Penn Hills is one of six school districts in Pennsylvania in “financial recovery” status, along with Duquesne, Chester-Upland, Harrisburg City, Scranton and York City.
All of the districts are in older urban areas.
Penn Hills doesn't have the resources to compete with the marketing and ad campaigns available to charter schools, Hines said, but works hard to retain students.
In Wilkinsburg, because funding is tight, Iverson said her district adopted an aggressive grass-roots marketing approach in an effort to keep students from leaving to attend charter schools.
“When I hear of a student considering enrolling in a charter school, I contact the parents through letters and follow-up phone calls, to let them know what Wilkinsburg School District can offer,” she said.
Duquesne School District works to show parents the opportunities that students receive by staying within the system, said Sue Moyer, superintendent. (Richard Finch Jr. photo)
Duquesne City School District has saved about a half-million dollars per year by recruiting students back from charter schools, Superintendent Sue Moyer said. The district had nine fewer charter school students this year than last year.
“We are working very diligently, nine students is a start but not nearly enough as we continue bringing parents in to show what we are doing with educating children at Duquesne, showing the engagement, showing the features of what we do,” she said, adding that “what cannot be measured is the students who didn’t leave because of what we've been able to showcase.”

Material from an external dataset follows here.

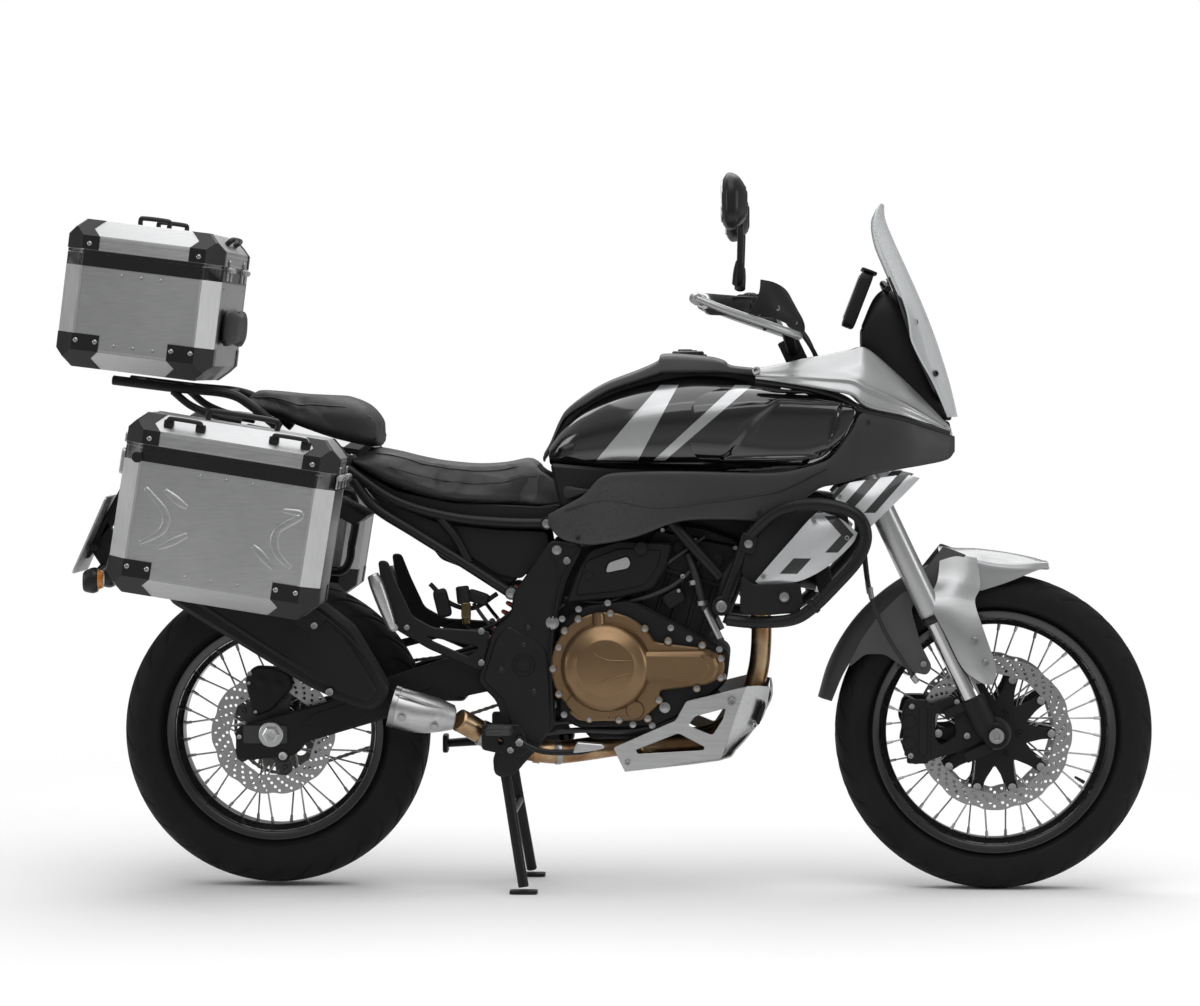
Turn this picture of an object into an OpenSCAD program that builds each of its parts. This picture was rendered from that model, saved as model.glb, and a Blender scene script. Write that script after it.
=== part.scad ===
// Adventure touring motorcycle with aluminium luggage, standing on its centre stand.
// X points forward, Y to the rider's left, Z up. The ground is Z = 0.
// Shapes are drawn from a datum under the rear axle of the standard machine, and
// place() then moves the whole machine so that its box is centred over the origin.

/* [Stance] */
// Distance between the two axles
wheelbase = 1500; // [1440:5:1800]
// Gap under the rear tyre while the centre stand carries the machine
rear_lift = 6; // [2:1:20]
// Front tyre diameter
front_tyre_d = 660; // [640:1:680]
// Front tyre width
front_tyre_w = 110; // [90:1:120]
// Rear tyre diameter
rear_tyre_d = 642; // [620:1:660]
// Rear tyre width
rear_tyre_w = 150; // [130:1:150]

/* [Wheels] */
// Bead seat diameter of the front rim
front_rim_d = 482.6; // [457.2:25.4:508]
// Bead seat diameter of the rear rim
rear_rim_d = 431.8; // [406.4:25.4:457.2]
// Height of the rim lip over the bead seat
rim_lip = 12; // [9:1:14]
// Outer width of the front rim
front_rim_w = 80; // [70:1:90]
// Outer width of the rear rim
rear_rim_w = 116; // [100:1:120]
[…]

Still, the district spends about $4 million per year on charter tuition, or about 20 percent of its budget.
Charter schools are "hunting and feeding" on poorer, urban districts, says Nancy Hines, superintendent of Penn Hills School District. (Richard Finch Jr. photo)
Hines said the 11 school districts in PDE's financial watch and financial recovery statuses need additional protection and support.
“We are in extraordinary circumstances and we are getting support, but there has to be some protection for us," Hines said. "(It's) like the protection afforded to state game lands—you can't hunt there. Well, the charter schools are hunting and they're feeding on us.”
She suggested that districts in financial recovery or watch status should be allowed to pay a discounted charter school tuition, or that a cap could be placed on charter school enrollment from those districts to give them time to heal.
“I think it's in everybody best interest to at least have protection for the 11 districts in PDE oversight,” Hines said.
Students are being lured into charter schools with false promises, Hines alleged, including claims that charters are "safer" or offer more rigorous programming and greater achievement, “a list of promises goes on and on and as my colleagues pointed out, there is no evidence that their experiences are better, safer and so forth.”
All of the public school officials who attended Thursday's event argued that charter schools need stronger oversight.
Iverson claimed that one charter school that serves Wilkinsburg students is skirting state law in how it calculates the amount of money the district pays to it each year.
Rather than using the current year's budget to calculate Wilkinsburg's tuition payments, Iverson alleged, the charter school has been using the previous year's actual spending --- and ignoring legal deductions that school districts are allowed to make.
That has the effect of inflating the cost to Wilkinsburg's taxpayers, she said, "and that is against the law.”
“The district needs the support of the community and the legislature," Iverson said. "This is bankrupting us.”
Hines said the cumulative effect is that public school students are being "left behind and exploited" by unscrupulous charter school operators.
"What do they have to look forward to?" she said.